I have noticed and followed the progress of several people including several internet friends who are better and better having completed, and practice the process included in the Gupta program.  My choice to begin this program comes now when several pieces of my life have reset my foundations.  I think these things have prepared me to take this next step:

  1. I have a home.  Slow and steady progress has created a place of stability.  Everything being relative, our tiny spaces life is a place where I know there is safety and comfort most of the time. More than twelve months of this new normal is a cornerstone of healing.
  2. Reconnecting with Mahina.  The years of reconnecting with Hina, and the ancient lunar calendar/universe of tracking time has assured me than somethings remain constant even when the human life appears to disintegrate.  Nothing completely disappears, instead, forms change, time changes.  Becoming aware and then becoming intimate with Hina's relationship with all that is has shored me up in deep ways.  My cultural inheritance, my tap root has been affirmed.  I don't look for others to affirm my worth, I look within and can believe in somethings sight unseen.
  3. We have the resources to pay.  This is a valuable lesson:  'pay your way.'  It may appear, and it has felt that way, that we have suffered immense loss.  We have.  And yet, the 'olelo "E Ho'a'o no i paukuhihewa"  beats even as I suffer/endure.  What is the illusion?  It seems the illusion is that without all our former comforts (a home, a family, a persona, our perceived entitlements, our health) we could not be happy-free-okay.  Now, our reset values has us living on two Social Security checks that total less than $2,000 a month, we have connection with a community that is knowing and including us and especially Pete in their circle.  Our priorities have changed.  We are able to live and can pay for the $199 Brain Retraining program.
  4. We have the technical equipment to view this DVD program.  A laptop or computer, or DVD player have not been a constant 'given' till now.  I needed one or another of these pieces of equipment before commiting. 
With those four cornerstones in place, and some time with the practice of 'Plan Be' ... Be Positive, Be Prepared, Believe, a positive shift in my attitude has been slowing becoming mine.  I have felt the benefit of a shift in attitude and then felt the benefit shift when recent events turned me upsidedown and awful.  'Awful' can happen and feels especially bad after feeling the opposite, even for a little while.  Mahina the moon is not only watched, she watches and that is what she has been doing for me.  She watched and while the Growing Moons of Anahulu Poepoe grew into "Hoku" and "Mahealani" I felt and heard her message to grow the belief of well-being from within.  So, Makua O'o is closed publicly, but grows within, behind-the-scenes.  Sight unseen, I prepare for a new year.  Perhaps with time, my private journaling will see the light of a cybernetic day. 

Friday, October 7, 2011

Makua O'o will close

Aloha Readers,

As the new anahulu, Anahulu Poepoe begins with Hua Moon today, I prepare to close the pages of this blog.
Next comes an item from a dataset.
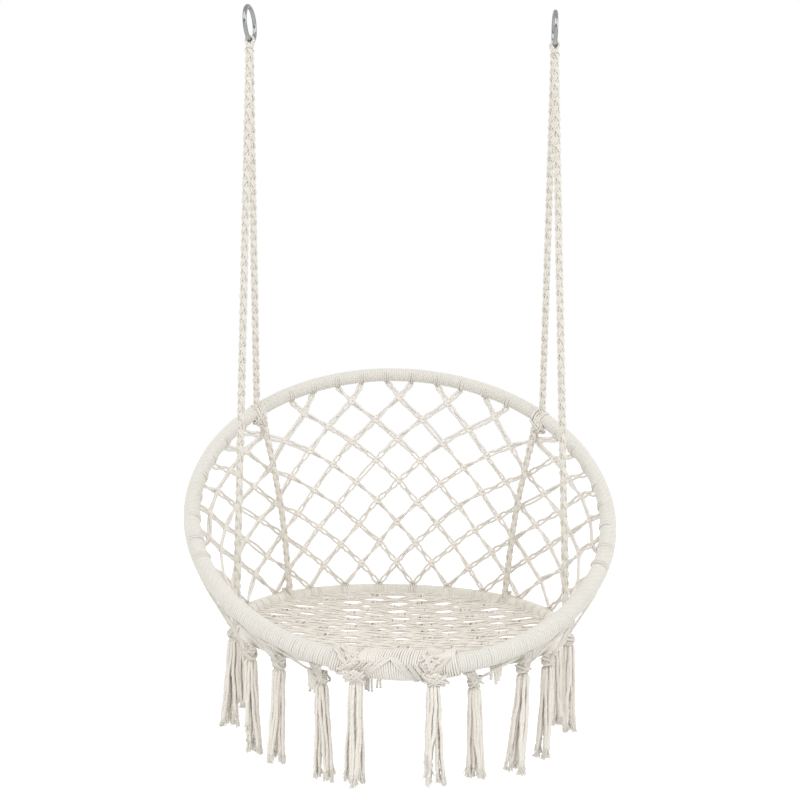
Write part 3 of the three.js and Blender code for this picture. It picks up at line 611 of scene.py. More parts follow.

My journey of blogging has allowed me to understand what it takes to reassemble my life after the on-set of devasting illness.  I have shared the journey in many forms, and here on Makua O'o, my cultural connection to the Kanaka Universe has served as a tap root of sustenance.  Now, it is time for me to move on, close more doors on the past, and discover in private who it is I have become.

Makua O'o will be inaccessible when Hina becomes full(today is Huna, there are four full moons of Hina that begin with Hua.  CHECK THE SIDEBAR for a visual). If there are links to resources, found on the sidebar, that have been useful to you note them for your personal navigation. Makua O'o will be here for a couple days and nights, and then become part of history.  Life as an elder in training, is evolutionary, it is unique for everyone, and based on the 'wiring' with which we are born, playing out individually because humans are given free will. I will use the time of this Makahiki (October through December) to refuel my life, and attune to the nature of my new year approaching; and pray for guidance and right action.

Mahalo for visiting over the past three years. This has been a place of comfort and expression for me, and I hope there have been insights to fuel you as well.